# DATA EXCERPTS

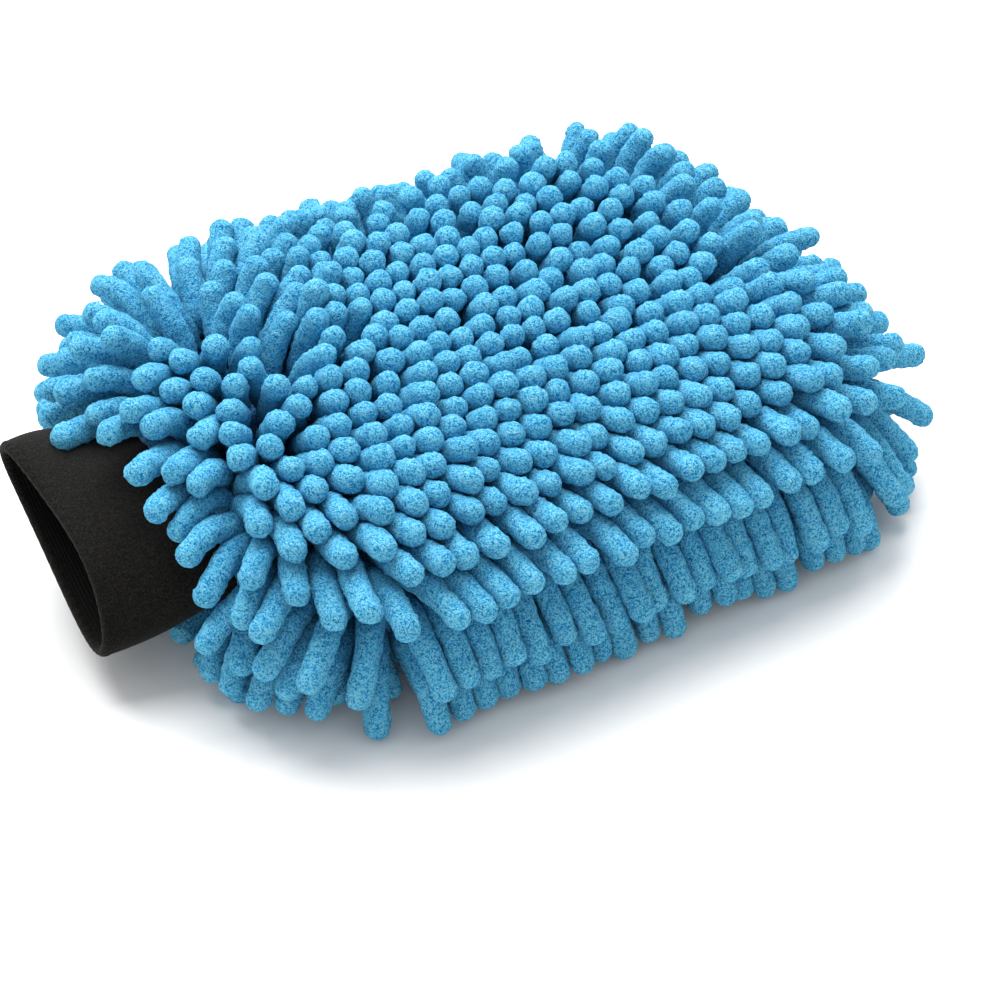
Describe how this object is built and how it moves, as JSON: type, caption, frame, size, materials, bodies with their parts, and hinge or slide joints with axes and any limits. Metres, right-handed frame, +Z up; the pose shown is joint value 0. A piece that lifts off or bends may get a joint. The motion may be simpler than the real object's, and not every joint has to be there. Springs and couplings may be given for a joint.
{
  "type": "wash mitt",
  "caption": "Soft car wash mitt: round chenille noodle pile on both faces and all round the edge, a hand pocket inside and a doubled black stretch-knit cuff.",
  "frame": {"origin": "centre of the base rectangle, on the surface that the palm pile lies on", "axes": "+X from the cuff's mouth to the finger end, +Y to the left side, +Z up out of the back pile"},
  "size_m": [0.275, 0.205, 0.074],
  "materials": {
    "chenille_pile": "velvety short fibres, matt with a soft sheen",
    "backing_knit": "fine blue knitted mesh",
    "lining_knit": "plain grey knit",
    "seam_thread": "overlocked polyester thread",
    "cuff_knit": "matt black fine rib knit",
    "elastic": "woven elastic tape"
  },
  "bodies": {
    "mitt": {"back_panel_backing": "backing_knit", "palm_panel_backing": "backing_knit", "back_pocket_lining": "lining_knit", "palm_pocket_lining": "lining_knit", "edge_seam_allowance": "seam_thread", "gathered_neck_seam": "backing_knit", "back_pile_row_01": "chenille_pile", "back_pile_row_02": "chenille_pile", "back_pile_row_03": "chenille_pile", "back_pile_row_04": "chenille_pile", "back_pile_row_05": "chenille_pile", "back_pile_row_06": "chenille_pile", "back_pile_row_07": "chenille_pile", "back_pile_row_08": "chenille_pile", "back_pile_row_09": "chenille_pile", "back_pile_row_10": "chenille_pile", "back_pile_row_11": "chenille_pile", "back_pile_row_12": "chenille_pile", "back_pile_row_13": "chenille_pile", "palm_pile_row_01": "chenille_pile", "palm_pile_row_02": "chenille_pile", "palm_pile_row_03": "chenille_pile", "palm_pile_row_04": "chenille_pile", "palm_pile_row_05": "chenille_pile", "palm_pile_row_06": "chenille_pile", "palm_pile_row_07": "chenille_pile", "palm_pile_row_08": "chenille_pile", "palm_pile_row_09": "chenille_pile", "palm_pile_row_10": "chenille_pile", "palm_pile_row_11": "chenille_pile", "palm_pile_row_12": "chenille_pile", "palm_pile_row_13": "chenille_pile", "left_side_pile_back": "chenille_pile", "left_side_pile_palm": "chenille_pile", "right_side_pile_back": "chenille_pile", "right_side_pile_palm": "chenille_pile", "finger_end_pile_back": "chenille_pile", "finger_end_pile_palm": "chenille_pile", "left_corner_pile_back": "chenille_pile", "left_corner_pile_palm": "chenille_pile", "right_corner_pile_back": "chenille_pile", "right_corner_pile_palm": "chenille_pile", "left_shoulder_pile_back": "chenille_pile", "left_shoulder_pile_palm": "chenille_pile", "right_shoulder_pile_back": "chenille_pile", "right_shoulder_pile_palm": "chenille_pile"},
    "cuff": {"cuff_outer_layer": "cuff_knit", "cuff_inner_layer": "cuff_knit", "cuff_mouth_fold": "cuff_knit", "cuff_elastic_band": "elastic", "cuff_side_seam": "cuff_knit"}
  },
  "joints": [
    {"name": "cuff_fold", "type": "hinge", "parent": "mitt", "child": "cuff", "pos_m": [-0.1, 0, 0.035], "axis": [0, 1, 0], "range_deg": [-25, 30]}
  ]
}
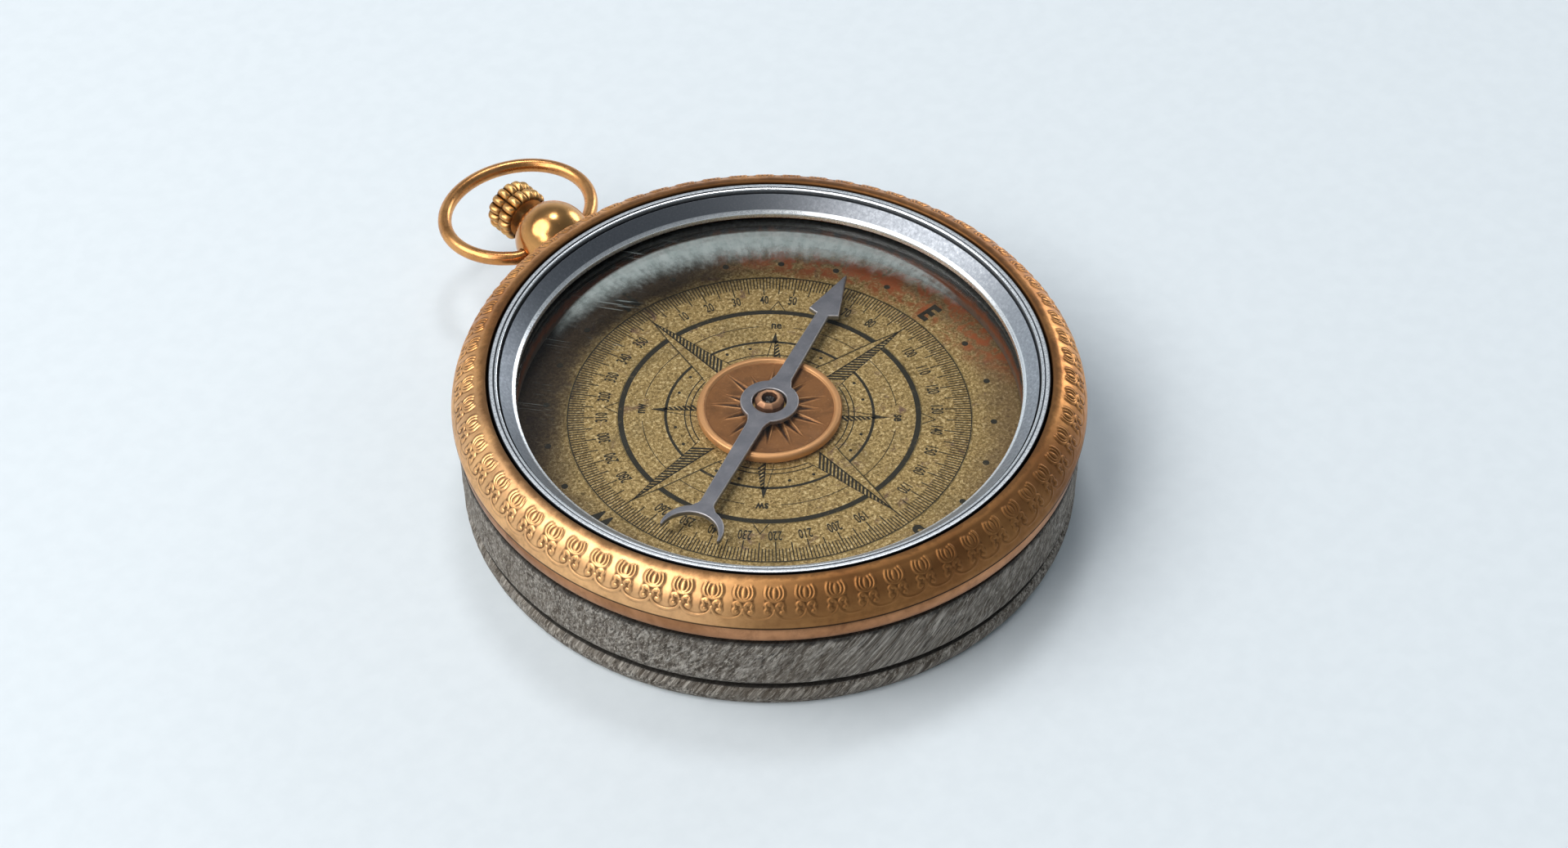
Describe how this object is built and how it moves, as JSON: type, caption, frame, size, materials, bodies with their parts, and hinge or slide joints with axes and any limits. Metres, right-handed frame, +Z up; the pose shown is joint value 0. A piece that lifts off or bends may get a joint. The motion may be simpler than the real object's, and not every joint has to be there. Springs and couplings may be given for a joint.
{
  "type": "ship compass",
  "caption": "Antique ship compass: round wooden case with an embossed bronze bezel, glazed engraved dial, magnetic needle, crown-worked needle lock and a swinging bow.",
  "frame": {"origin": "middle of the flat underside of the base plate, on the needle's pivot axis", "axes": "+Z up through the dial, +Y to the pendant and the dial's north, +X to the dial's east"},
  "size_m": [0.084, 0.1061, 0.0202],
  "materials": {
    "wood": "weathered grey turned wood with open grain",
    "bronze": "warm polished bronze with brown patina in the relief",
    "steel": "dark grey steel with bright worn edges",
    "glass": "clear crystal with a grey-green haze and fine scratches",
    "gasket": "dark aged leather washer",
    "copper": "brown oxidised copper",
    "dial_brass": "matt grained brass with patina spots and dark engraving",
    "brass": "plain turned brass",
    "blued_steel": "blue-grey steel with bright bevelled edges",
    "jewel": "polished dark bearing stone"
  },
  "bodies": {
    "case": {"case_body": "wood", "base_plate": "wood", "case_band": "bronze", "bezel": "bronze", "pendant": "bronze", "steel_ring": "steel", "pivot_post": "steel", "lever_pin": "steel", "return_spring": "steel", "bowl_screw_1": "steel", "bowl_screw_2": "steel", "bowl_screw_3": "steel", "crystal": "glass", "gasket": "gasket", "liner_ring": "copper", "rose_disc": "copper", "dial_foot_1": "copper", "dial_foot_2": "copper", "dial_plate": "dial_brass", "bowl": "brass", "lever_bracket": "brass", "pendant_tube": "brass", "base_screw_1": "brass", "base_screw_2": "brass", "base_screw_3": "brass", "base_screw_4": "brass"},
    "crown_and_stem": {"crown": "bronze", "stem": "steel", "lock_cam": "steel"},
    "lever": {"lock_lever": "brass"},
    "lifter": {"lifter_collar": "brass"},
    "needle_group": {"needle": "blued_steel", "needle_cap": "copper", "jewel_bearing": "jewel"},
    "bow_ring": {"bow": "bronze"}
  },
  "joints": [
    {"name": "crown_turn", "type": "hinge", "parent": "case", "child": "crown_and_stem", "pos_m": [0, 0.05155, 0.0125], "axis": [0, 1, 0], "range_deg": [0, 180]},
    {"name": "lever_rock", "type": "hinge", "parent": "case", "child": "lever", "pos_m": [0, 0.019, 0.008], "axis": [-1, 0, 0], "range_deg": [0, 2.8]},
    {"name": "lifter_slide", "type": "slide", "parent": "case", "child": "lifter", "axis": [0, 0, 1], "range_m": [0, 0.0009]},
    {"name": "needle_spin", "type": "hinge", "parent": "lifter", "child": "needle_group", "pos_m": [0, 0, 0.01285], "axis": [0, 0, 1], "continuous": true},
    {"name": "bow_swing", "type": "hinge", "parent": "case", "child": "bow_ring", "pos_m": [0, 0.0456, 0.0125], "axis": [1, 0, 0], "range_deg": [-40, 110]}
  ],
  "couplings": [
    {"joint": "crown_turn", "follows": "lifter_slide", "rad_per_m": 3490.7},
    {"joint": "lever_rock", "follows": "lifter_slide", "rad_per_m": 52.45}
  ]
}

# WHAT NEEDS TO BE DONE
Reproduce every line of the data verbatim.

# SOLUTION TO THIS EXERCISE
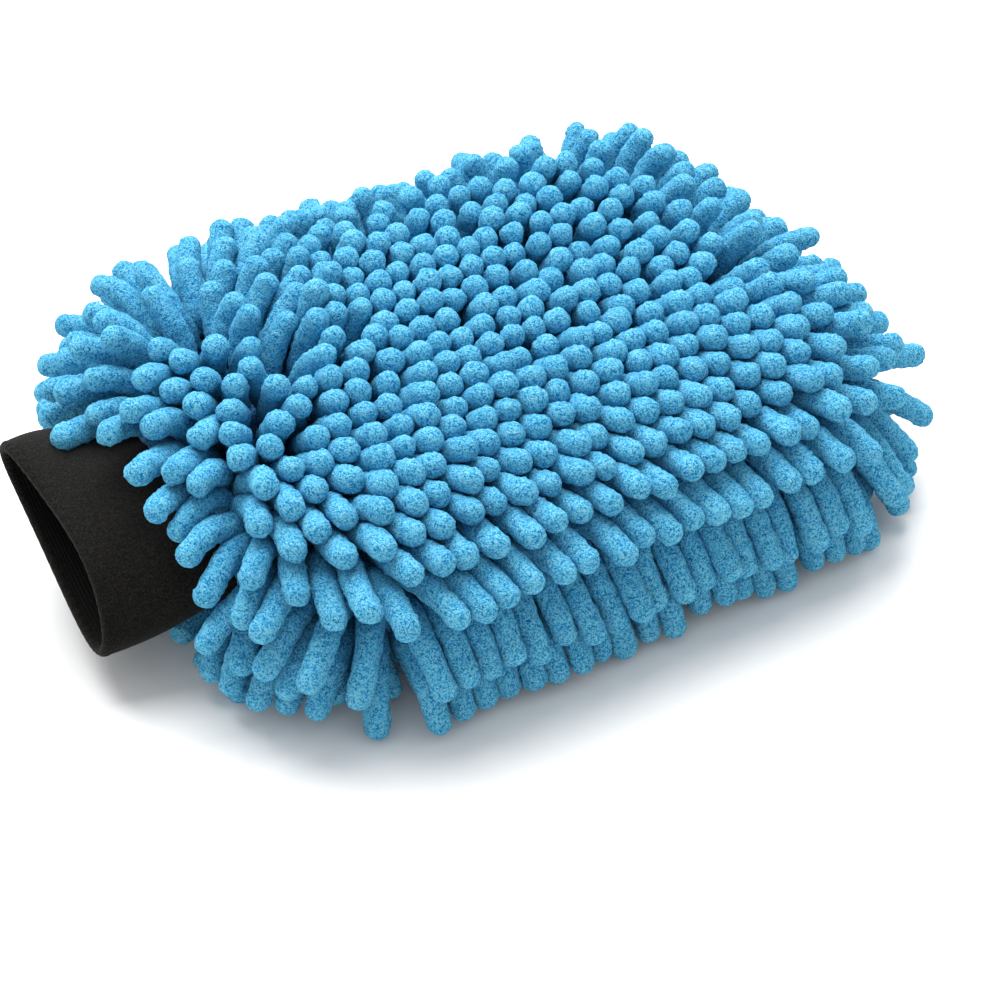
Describe how this object is built and how it moves, as JSON: type, caption, frame, size, materials, bodies with their parts, and hinge or slide joints with axes and any limits. Metres, right-handed frame, +Z up; the pose shown is joint value 0. A piece that lifts off or bends may get a joint. The motion may be simpler than the real object's, and not every joint has to be there. Springs and couplings may be given for a joint.
{
  "type": "wash mitt",
  "caption": "Soft car wash mitt: round chenille noodle pile on both faces and all round the edge, a hand pocket inside and a doubled black stretch-knit cuff.",
  "frame": {"origin": "centre of the base rectangle, on the surface that the palm pile lies on", "axes": "+X from the cuff's mouth to the finger end, +Y to the left side, +Z up out of the back pile"},
  "size_m": [0.275, 0.205, 0.074],
  "materials": {
    "chenille_pile": "velvety short fibres, matt with a soft sheen",
    "backing_knit": "fine blue knitted mesh",
    "lining_knit": "plain grey knit",
    "seam_thread": "overlocked polyester thread",
    "cuff_knit": "matt black fine rib knit",
    "elastic": "woven elastic tape"
  },
  "bodies": {
    "mitt": {"back_panel_backing": "backing_knit", "palm_panel_backing": "backing_knit", "back_pocket_lining": "lining_knit", "palm_pocket_lining": "lining_knit", "edge_seam_allowance": "seam_thread", "gathered_neck_seam": "backing_knit", "back_pile_row_01": "chenille_pile", "back_pile_row_02": "chenille_pile", "back_pile_row_03": "chenille_pile", "back_pile_row_04": "chenille_pile", "back_pile_row_05": "chenille_pile", "back_pile_row_06": "chenille_pile", "back_pile_row_07": "chenille_pile", "back_pile_row_08": "chenille_pile", "back_pile_row_09": "chenille_pile", "back_pile_row_10": "chenille_pile", "back_pile_row_11": "chenille_pile", "back_pile_row_12": "chenille_pile", "back_pile_row_13": "chenille_pile", "palm_pile_row_01": "chenille_pile", "palm_pile_row_02": "chenille_pile", "palm_pile_row_03": "chenille_pile", "palm_pile_row_04": "chenille_pile", "palm_pile_row_05": "chenille_pile", "palm_pile_row_06": "chenille_pile", "palm_pile_row_07": "chenille_pile", "palm_pile_row_08": "chenille_pile", "palm_pile_row_09": "chenille_pile", "palm_pile_row_10": "chenille_pile", "palm_pile_row_11": "chenille_pile", "palm_pile_row_12": "chenille_pile", "palm_pile_row_13": "chenille_pile", "left_side_pile_back": "chenille_pile", "left_side_pile_palm": "chenille_pile", "right_side_pile_back": "chenille_pile", "right_side_pile_palm": "chenille_pile", "finger_end_pile_back": "chenille_pile", "finger_end_pile_palm": "chenille_pile", "left_corner_pile_back": "chenille_pile", "left_corner_pile_palm": "chenille_pile", "right_corner_pile_back": "chenille_pile", "right_corner_pile_palm": "chenille_pile", "left_shoulder_pile_back": "chenille_pile", "left_shoulder_pile_palm": "chenille_pile", "right_shoulder_pile_back": "chenille_pile", "right_shoulder_pile_palm": "chenille_pile"},
    "cuff": {"cuff_outer_layer": "cuff_knit", "cuff_inner_layer": "cuff_knit", "cuff_mouth_fold": "cuff_knit", "cuff_elastic_band": "elastic", "cuff_side_seam": "cuff_knit"}
  },
  "joints": [
    {"name": "cuff_fold", "type": "hinge", "parent": "mitt", "child": "cuff", "pos_m": [-0.1, 0, 0.035], "axis": [0, 1, 0], "range_deg": [-25, 30]}
  ]
}
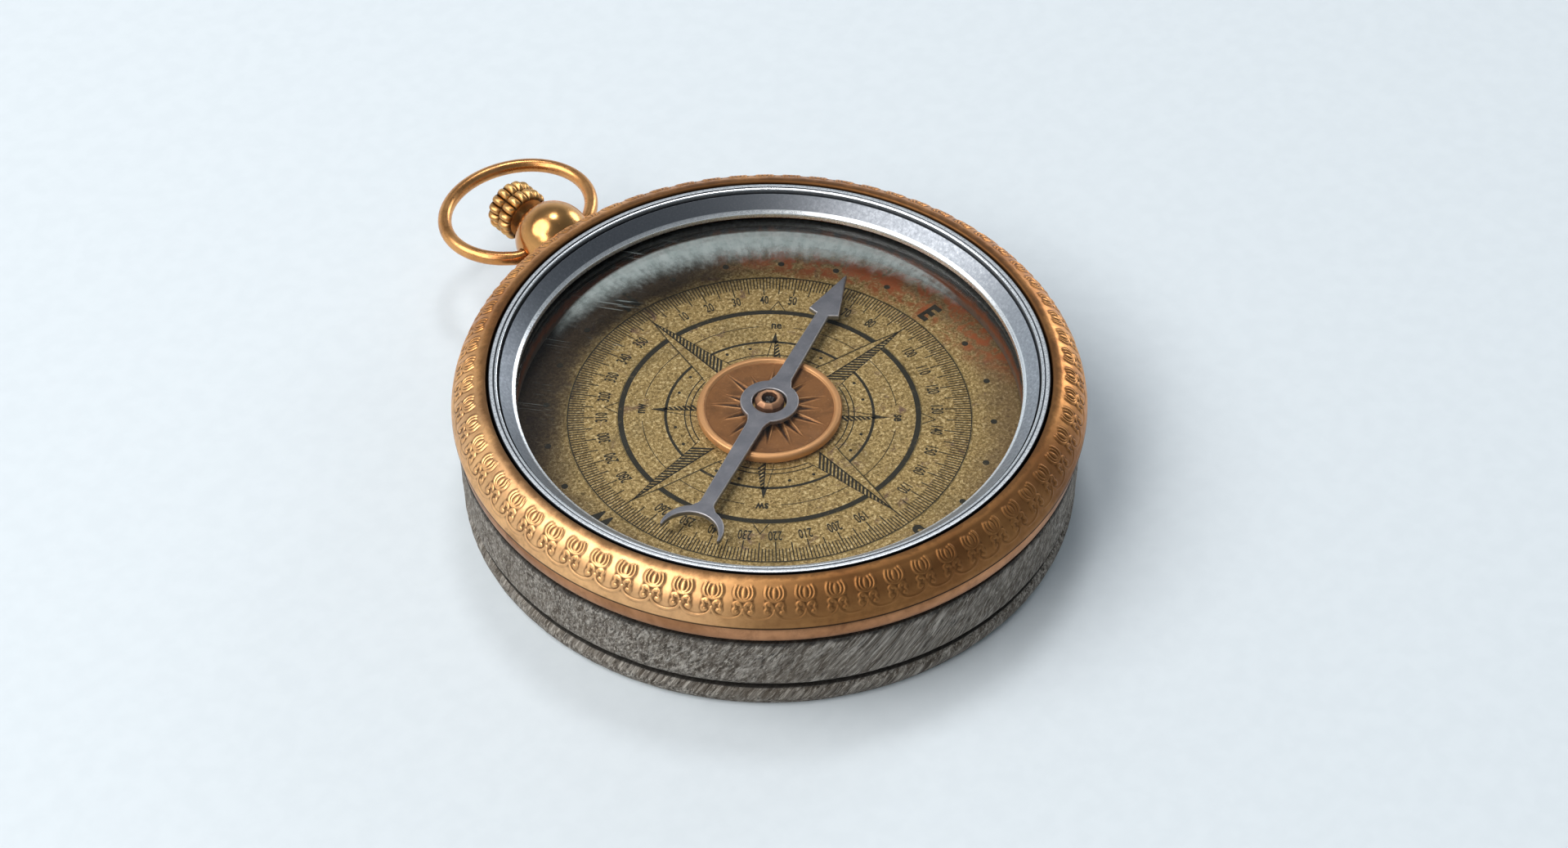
Describe how this object is built and how it moves, as JSON: type, caption, frame, size, materials, bodies with their parts, and hinge or slide joints with axes and any limits. Metres, right-handed frame, +Z up; the pose shown is joint value 0. A piece that lifts off or bends may get a joint. The motion may be simpler than the real object's, and not every joint has to be there. Springs and couplings may be given for a joint.
{
  "type": "ship compass",
  "caption": "Antique ship compass: round wooden case with an embossed bronze bezel, glazed engraved dial, magnetic needle, crown-worked needle lock and a swinging bow.",
  "frame": {"origin": "middle of the flat underside of the base plate, on the needle's pivot axis", "axes": "+Z up through the dial, +Y to the pendant and the dial's north, +X to the dial's east"},
  "size_m": [0.084, 0.1061, 0.0202],
  "materials": {
    "wood": "weathered grey turned wood with open grain",
    "bronze": "warm polished bronze with brown patina in the relief",
    "steel": "dark grey steel with bright worn edges",
    "glass": "clear crystal with a grey-green haze and fine scratches",
    "gasket": "dark aged leather washer",
    "copper": "brown oxidised copper",
    "dial_brass": "matt grained brass with patina spots and dark engraving",
    "brass": "plain turned brass",
    "blued_steel": "blue-grey steel with bright bevelled edges",
    "jewel": "polished dark bearing stone"
  },
  "bodies": {
    "case": {"case_body": "wood", "base_plate": "wood", "case_band": "bronze", "bezel": "bronze", "pendant": "bronze", "steel_ring": "steel", "pivot_post": "steel", "lever_pin": "steel", "return_spring": "steel", "bowl_screw_1": "steel", "bowl_screw_2": "steel", "bowl_screw_3": "steel", "crystal": "glass", "gasket": "gasket", "liner_ring": "copper", "rose_disc": "copper", "dial_foot_1": "copper", "dial_foot_2": "copper", "dial_plate": "dial_brass", "bowl": "brass", "lever_bracket": "brass", "pendant_tube": "brass", "base_screw_1": "brass", "base_screw_2": "brass", "base_screw_3": "brass", "base_screw_4": "brass"},
    "crown_and_stem": {"crown": "bronze", "stem": "steel", "lock_cam": "steel"},
    "lever": {"lock_lever": "brass"},
    "lifter": {"lifter_collar": "brass"},
    "needle_group": {"needle": "blued_steel", "needle_cap": "copper", "jewel_bearing": "jewel"},
    "bow_ring": {"bow": "bronze"}
  },
  "joints": [
    {"name": "crown_turn", "type": "hinge", "parent": "case", "child": "crown_and_stem", "pos_m": [0, 0.05155, 0.0125], "axis": [0, 1, 0], "range_deg": [0, 180]},
    {"name": "lever_rock", "type": "hinge", "parent": "case", "child": "lever", "pos_m": [0, 0.019, 0.008], "axis": [-1, 0, 0], "range_deg": [0, 2.8]},
    {"name": "lifter_slide", "type": "slide", "parent": "case", "child": "lifter", "axis": [0, 0, 1], "range_m": [0, 0.0009]},
    {"name": "needle_spin", "type": "hinge", "parent": "lifter", "child": "needle_group", "pos_m": [0, 0, 0.01285], "axis": [0, 0, 1], "continuous": true},
    {"name": "bow_swing", "type": "hinge", "parent": "case", "child": "bow_ring", "pos_m": [0, 0.0456, 0.0125], "axis": [1, 0, 0], "range_deg": [-40, 110]}
  ],
  "couplings": [
    {"joint": "crown_turn", "follows": "lifter_slide", "rad_per_m": 3490.7},
    {"joint": "lever_rock", "follows": "lifter_slide", "rad_per_m": 52.45}
  ]
}